The Busy Executive’s Annual Money Checklist (30 Minutes/Quarter)

If you’re a busy executive, you don’t need more financial content.

You need a repeatable system.

Most high earners aren’t “bad with money.” They’re busy. And when life is busy, financial decisions get made in bursts: tax season, open enrollment, a market scare, a liquidity event, a job change.

That’s how you end up with an expensive, ad-hoc setup—accounts that don’t talk to each other, benefits you forgot to update, equity decisions made under pressure, and a plan that only exists in your head.

This is a simple alternative: four 30-minute check-ins per year. Put them on your calendar. Treat them like a board meeting for your balance sheet.

The rules of the checklist

  • 30 minutes, once per quarter (set a timer)

  • You’re not doing deep work—you’re checking that the system is still working

  • If something needs real work, you create a follow-up task (don’t try to solve it in the 30 minutes)

Quarter 1 (January–March): Set the baseline

Your goal in Q1 is clarity.

1) Update your “one-page snapshot”

Write down (or update) these numbers:

  • Cash (checking + savings)

  • Investments (401(k), brokerage, IRA)

  • Equity comp / company stock exposure

  • Debt (mortgage, lines, credit cards)

  • Insurance (life, disability, umbrella)

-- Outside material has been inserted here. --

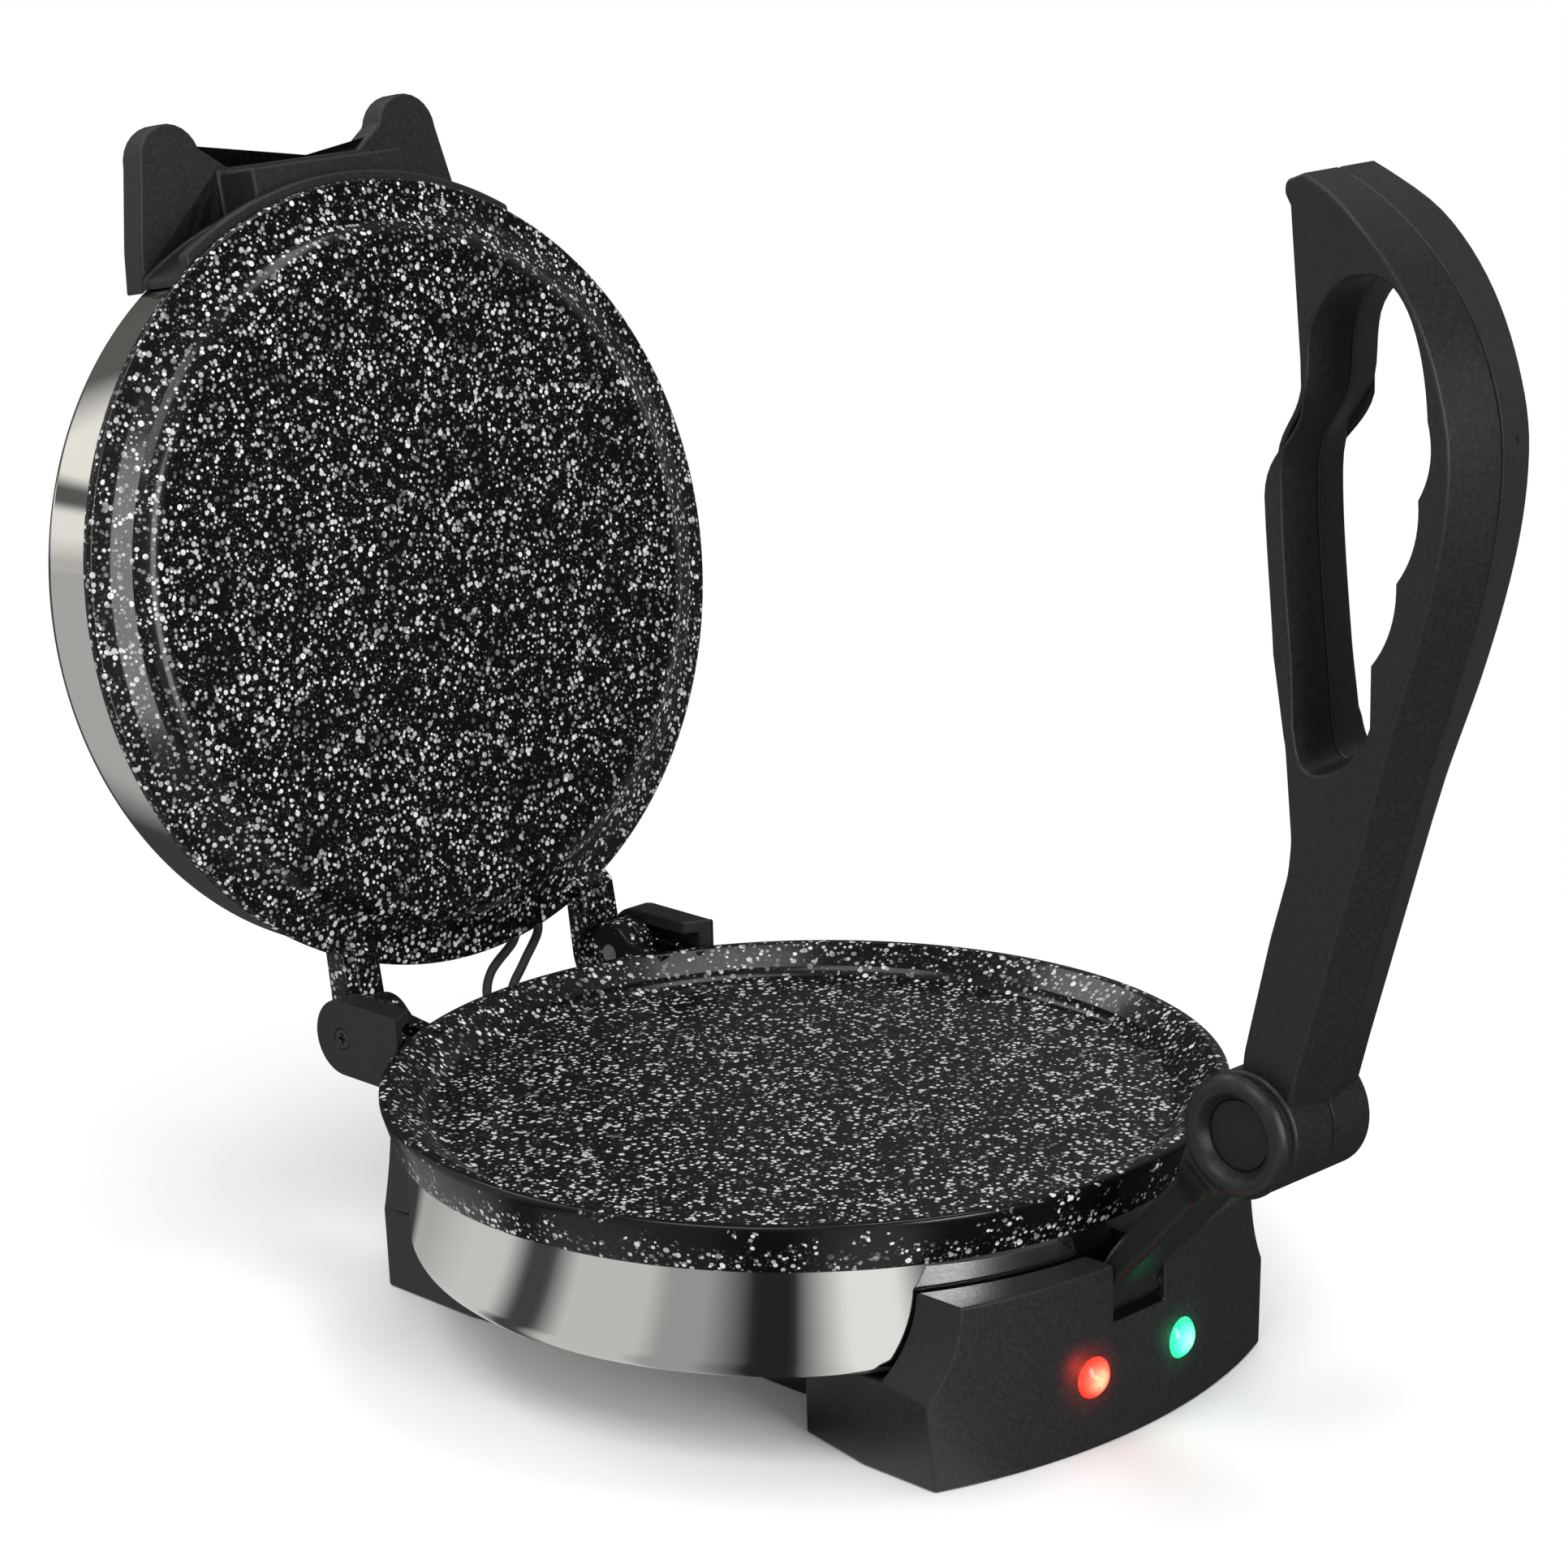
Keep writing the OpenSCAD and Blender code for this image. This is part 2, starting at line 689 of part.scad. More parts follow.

If you can’t see the whole picture in one place, you’re managing by vibes.

2) Run a simple tax projection

You don’t need precision. You need early warning.

  • Expected W-2 income + bonus

  • Expected RSU vesting / option exercises

  • Expected capital gains

  • Withholding check: are you on track, or heading for a surprise bill?

3) Confirm your “Base Life” number

Base Life = your monthly non-negotiables.

This is the number that determines how much risk you can take without stress.

4) Check your runway

  • Do you have 6–12 months of Base Life in cash-like reserves?

  • If not, is that a conscious choice—or just drift?

Quarter 2 (April–June): Clean up the system

Q2 is for tightening the bolts.

1) Benefits and accounts audit

  • 401(k) contribution rate: on track to max?

  • HSA/FSA: funded correctly?

  • Backdoor Roth / mega backdoor: still applicable and executed correctly?

  • Old 401(k) accounts: consolidate if it reduces complexity (and doesn’t create new problems)

2) Insurance reality check

  • Life insurance: does coverage match current income and dependents?

  • Disability: do you actually have it, and is it own-occupation?

  • Umbrella: do you have enough liability coverage for your net worth?

3) Estate basics (even if you’re not “estate planning”)

  • Beneficiaries correct on all accounts?

  • Will / trust updated for new kids, new state, new assets?

  • Guardianship decisions documented?

Most estate failures aren’t legal. They’re administrative.

Quarter 3 (July–September): Concentration + risk management

Q3 is where you prevent the big, avoidable mistakes.

1) Concentration check (career + portfolio)

Answer these:

  • What % of my net worth is tied to my employer (stock + unvested comp + future income)?

  • If my company has a bad year, what else gets hit at the same time?

If the answer is “a lot,” you need rules.

2) Equity comp plan (before you’re forced to decide)

  • RSU vest schedule mapped?

  • Options: any AMT risk? any expirations?

  • Blackout windows: do you have a plan for when you can’t sell?

  • If appropriate: is a 10b5-1 plan worth discussing?

3) Portfolio guardrails

  • Do you have a written target allocation?

  • Do you have rebalancing bands?

  • Are you taking more risk than you think because markets have been calm?

Quarter 4 (October–December): Execute the high-impact moves

Q4 is where planning becomes real.

1) Tax moves (the last real window)

  • Withholding/estimated taxes: adjust now, not in April

  • Tax-loss harvesting (if appropriate)

  • Charitable giving plan (cash vs appreciated stock vs donor-advised fund)

  • Retirement contributions: ensure maxing is on track

2) Compensation and benefits decisions

  • Open enrollment: choose intentionally (not default)

  • Deferred comp elections (if applicable)

  • Review any upcoming role changes, severance terms, or contract renewals

3) Annual “lessons learned” memo

Write 10 bullet points:

  • What changed this year?

  • What worked?

  • What created stress?

  • What needs a system next year?

This memo becomes your cheat code for next year’s Q1.

The 10-minute monthly add-on (optional)

If you want a lightweight monthly habit, do this:

  • Check cash runway balance

  • Check upcoming large expenses

  • Check upcoming equity vest dates

That’s it. No doom-scrolling your portfolio.

Bottom line

Wealth isn’t built by intensity.

It’s built by consistency.

Four short check-ins per year will beat one heroic “get my finances together” weekend every time.